Go through the records and show each line where the word "Blender" occurs.

----------

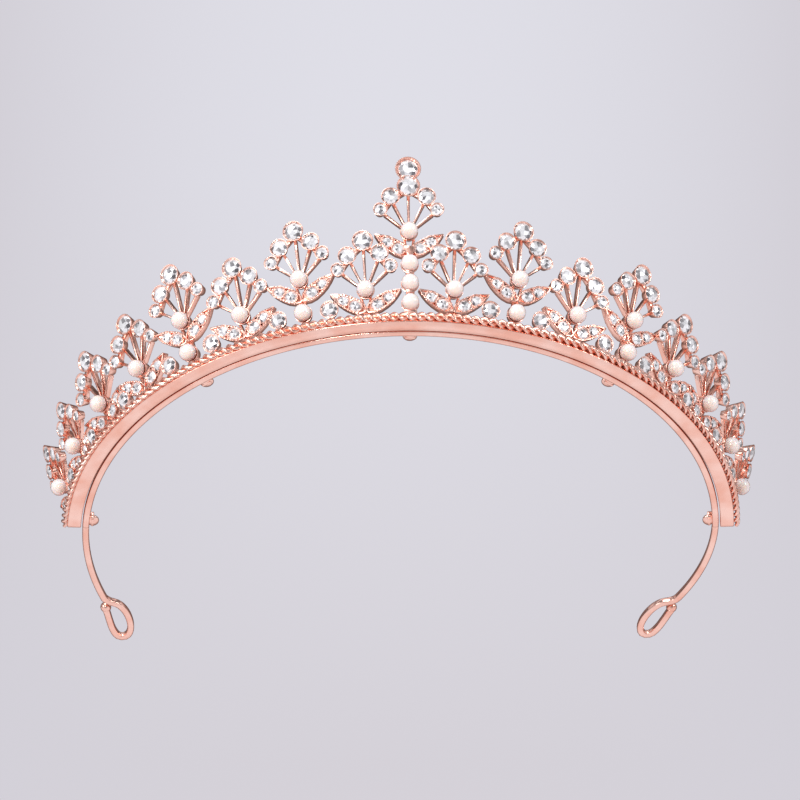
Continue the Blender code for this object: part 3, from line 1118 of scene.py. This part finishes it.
# %% Pearls
FLAT_FROM, FLAT_SHARE = -0.8 * PEARL_RADIUS, 0.4  # behind this the pearl is pressed flatter
OVAL = (1, 1.015, 0.985)


def pearl_model():
    ball = start(
        "pearl_model", bpy.ops.mesh.primitive_uv_sphere_add, segments=36, ring_count=22,
        radius=PEARL_RADIUS * MM,
    )
    choose(ball, "VERT", lambda middle, _: middle.z < FLAT_FROM)
    bpy.ops.transform.resize(value=(1, 1, FLAT_SHARE), center_override=(0, 0, FLAT_FROM * MM))
    bpy.ops.mesh.select_all(action="SELECT")
    bpy.ops.transform.resize(value=OVAL)
    let_go()
    # Painted reflection: the share of warm light from the rose gold below, none at the middle
    plating_tone_and_pearl_bounce = ball.data.attributes.new("plating_tone_and_pearl_bounce", "FLOAT", "POINT")
    for spot, share in zip(ball.data.vertices, plating_tone_and_pearl_bounce.data):
        share.value = min(max(-spot.co.y / MM / PEARL_RADIUS, 0), 1)
    return smooth(ball, 180)


PEARL_MODEL = pearl_model()


def set_pearl(name, node, index, height):
    lifted = (end_scale(index) @ Vector((0, height, 0))).y
    place = in_metres(crest_place(spray_arc(index))) @ shift(0, lifted, PEARL_FORWARD)
    return hand_over(copy_of(PEARL_MODEL, name, place), PEARL, "pearl", node)


for number in ALL_SPRAYS:
    title = side_name(number)
    set_pearl(f"round_pearl_{title}", f"pearl_{title}", number, kind_of(number)[1])
    if abs(number) in HIGH_SPRAYS:
        set_pearl(f"round_lower_pearl_{title}", f"lower_pearl_{title}", number, COLUMN_PEARLS[0])
for level, height in zip(("bottom", "middle", "top"), COLUMN_PEARLS):
    set_pearl(f"round_column_pearl_{level}", f"column_pearl_{level}", 0, height)
print(count(PEARL_MODEL))

# %% [markdown]
# ## Clearing the bench
#
# The models that were copied have done their work, and only the copies belong to the tiara.

# %% Remove the models
spent = [STONE_MODEL, LEAF_MODEL, PEARL_MODEL, base_cup, base_stone]
for pair in PATTERNS.values():
    spent += pair
for model_part in spent:
    bpy.data.objects.remove(model_part)
print(len(spent), "models removed")

# %% [markdown]
# ## Camera, floor and light
#
# The tiara lies on its base here, but it is shown as if it stood on the ends of its loops with its
# front raised, so the camera looks up at it from below the plane of the band. The floor, the pale
# backdrop and the dome round everything mustn't get in the way: they show only on their front, cast
# no shadow and aren't reflected. The lamps skip the floor, which gives a little light of its own. The
# room is darker behind the camera and behind the tiara, and dark cloths hang in it, because polished
# metal needs something dark to reflect.

# %% The camera
AZIMUTH, ELEVATION, ROLL = -3.18, -41.68, -2.14
TARGET = Vector((-0.23, 1.92, 19.80)) * MM
DISTANCE = 1.5


def direction(azimuth, elevation):
    """From the tiara towards a camera."""
    a, e = math.radians(azimuth), math.radians(elevation)
    return Vector((math.sin(a) * math.cos(e), -math.cos(a) * math.cos(e), math.sin(e)))


def add_camera():
    data = bpy.data.cameras.new("camera")
    data.lens, data.sensor_width = 325.4, 36
    data.clip_start, data.clip_end = 0.05, 20
    camera = bpy.data.objects.new("camera", data)
    bpy.context.scene.collection.objects.link(camera)
    back = direction(AZIMUTH, ELEVATION)
    turn = (-back).to_track_quat("-Z", "Y") @ Quaternion((0, 0, 1), math.radians(ROLL))
    camera.location = TARGET + back * DISTANCE
    camera.rotation_mode = "QUATERNION"
    camera.rotation_quaternion = turn
    bpy.context.scene.camera = camera
    return turn


CAMERA_TURN = add_camera()
TO_CAMERA = CAMERA_TURN @ Vector((0, 0, 1))
PICTURE_UP = CAMERA_TURN @ Vector((0, 1, 0))
PICTURE_RIGHT = CAMERA_TURN @ Vector((1, 0, 0))
print("the picture's up is", tuple(round(v, 2) for v in PICTURE_UP))


# %% The floor and the backdrop
FLOOR_SIZE, FLOOR_DROP, FLOOR_GLOW = 6, 0.0002, 0.35
WALL_SIZE, WALL_DISTANCE = 0.4, 0.5
DOME_RADIUS = 2.9


def one_sided(name, shade, glow, lit):
    """A material that shows only on its front; glow is its own light, and lamps light it if lit."""
    material, wire = new_material(name)
    colour = shade(wire)
    sockets = {
        "Base Color": colour if lit else (0, 0, 0, 1),
        "Specular IOR Level": 0.0,
        "Emission Color": colour,
        "Emission Strength": glow,
    }
    front = wire.node("ShaderNodeBsdfPrincipled", None, sockets)
    clear = wire.node("ShaderNodeBsdfTransparent")
    back = wire.node("ShaderNodeNewGeometry", out="Backfacing")
    mixed = wire.node("ShaderNodeMixShader", None, {0: back, 1: front, 2: clear})
    wire.node("ShaderNodeOutputMaterial", None, {"Surface": mixed})
    return material


def seen_only(piece):
    """The camera sees it, and nothing is lit, reflected or shaded by it."""
    piece.visible_glossy = piece.visible_diffuse = False
    piece.visible_transmission = piece.visible_shadow = False
    return piece


def stage_plane(name, size, place, material):
    plane = start(name, bpy.ops.mesh.primitive_plane_add, size=size)
    let_go()
    plane.matrix_world = place
    plane.data.materials.append(material)
    return seen_only(plane)


def floor_shade(wire):
    return noise(wire, 6, 1.0).tint((0.86, 0.83, 0.87), (0.90, 0.87, 0.91))


below = Matrix.Translation((0, 0, -FLOOR_DROP))
floor = stage_plane("floor", FLOOR_SIZE, below, one_sided("pale_floor", floor_shade, FLOOR_GLOW, True))


def backdrop_shade(wire):
    """A painted pool of light: brightest above the middle, and painted shade darker to the sides."""
    place = wire.node("ShaderNodeTexCoord", out="Object")
    across, up = (wire.node("ShaderNodeSeparateXYZ", None, {"Vector": place}, out=axis) for axis in "XY")
    low = up.between(-0.10, 0.06).tint((0.665, 0.640, 0.690), (0.740, 0.735, 0.800))
    return (across * across).between(0.0, 0.012).tint(low, (0.655, 0.635, 0.690))


def dome_shade(wire):
    return noise(wire, 0.5, 0.0).tint((0.60, 0.585, 0.635), (0.63, 0.61, 0.66))


facing = CAMERA_TURN.to_matrix().to_4x4()
facing.translation = TARGET - TO_CAMERA * WALL_DISTANCE
stage_plane("backdrop", WALL_SIZE, facing, one_sided("pale_backdrop", backdrop_shade, 1.0, False))
dome = start("dome", bpy.ops.mesh.primitive_uv_sphere_add, segments=48, ring_count=24, radius=DOME_RADIUS)
bpy.ops.mesh.flip_normals()
let_go()
dome.data.materials.append(one_sided("pale_dome", dome_shade, 1.0, False))
seen_only(dome)
print("floor, backdrop and dome")


# %% The room
def room():
    world = bpy.data.worlds.new("room")
    bpy.context.scene.world = world
    world.use_nodes = True
    world.node_tree.nodes.clear()
    wire = Wire(world.node_tree)
    looking = wire.node("ShaderNodeTexCoord", out="Generated")

    def towards(way):
        sockets = {0: looking, 1: way}
        return wire.node("ShaderNodeVectorMath", {"operation": "DOT_PRODUCT"}, sockets, out="Value")

    behind = towards(TO_CAMERA).between(0.75, 0.98)
    cloth = wire.node("ShaderNodeTexNoise", None, {"Vector": looking, "Scale": 2.6, "Detail": 1.0})
    above = towards(PICTURE_UP).between(-0.35, 0.1)
    flags = cloth.between(0.47, 0.55) * (0.15 + 0.85 * above)
    away = towards(-TO_CAMERA).between(0.2, 0.75)
    strength = 1.05 * (1 - 0.4 * behind) * (1 - 0.72 * flags) * (1 - 0.78 * away)
    colour = away.tint((0.93, 0.92, 0.97), (0.88, 0.68, 0.64))
    light = wire.node("ShaderNodeBackground", None, {"Color": colour, "Strength": strength})
    wire.node("ShaderNodeOutputWorld", None, {"Surface": light})


NOT_LIT = bpy.data.collections.new("not_lit_by_lamps")
NOT_LIT.objects.link(floor)
NOT_LIT.collection_objects[0].light_linking.link_state = "EXCLUDE"


def softbox(name, across, up, out, size, power, reach=0.7):
    """A square lamp placed by how far it is to the picture's right, up and towards the camera."""
    data = bpy.data.lights.new(name, "AREA")
    data.size, data.energy = size, power
    lamp = bpy.data.objects.new(name, data)
    bpy.context.scene.collection.objects.link(lamp)
    way = (PICTURE_RIGHT * across + PICTURE_UP * up + TO_CAMERA * out).normalized()
    lamp.location = TARGET + way * reach
    lamp.rotation_mode = "QUATERNION"
    lamp.rotation_quaternion = way.to_track_quat("Z", "Y")
    lamp.light_linking.receiver_collection = NOT_LIT


room()
softbox("key", -0.3, 1.0, 0.4, 0.35, 1.7)
softbox("fill_left", -1.0, 0.3, 0.6, 0.25, 0.7)
softbox("fill_right", 1.0, 0.5, 0.5, 0.2, 0.9)
softbox("spark", -0.35, 0.5, 1.3, 0.15, 1.1)
print("room and four lamps")

# %% Finish
bpy.context.scene.view_settings.view_transform = "Standard"
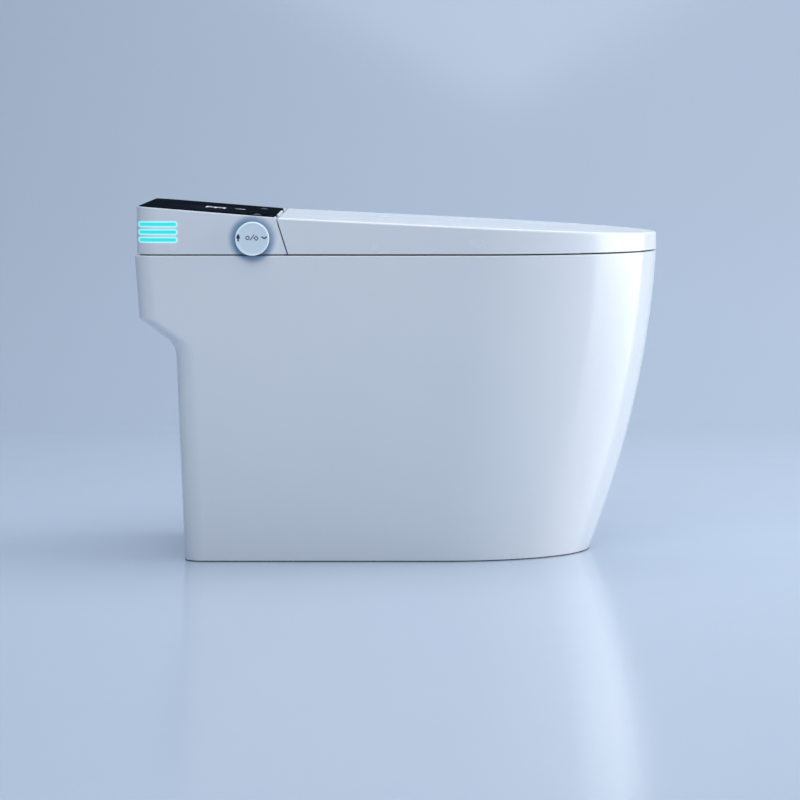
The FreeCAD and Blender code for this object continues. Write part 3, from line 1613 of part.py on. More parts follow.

----------

Solution below
Continue the Blender code for this object: part 3, from line 1118 of scene.py. This part finishes it.
The FreeCAD and Blender code for this object continues. Write part 3, from line 1613 of part.py on. More parts follow.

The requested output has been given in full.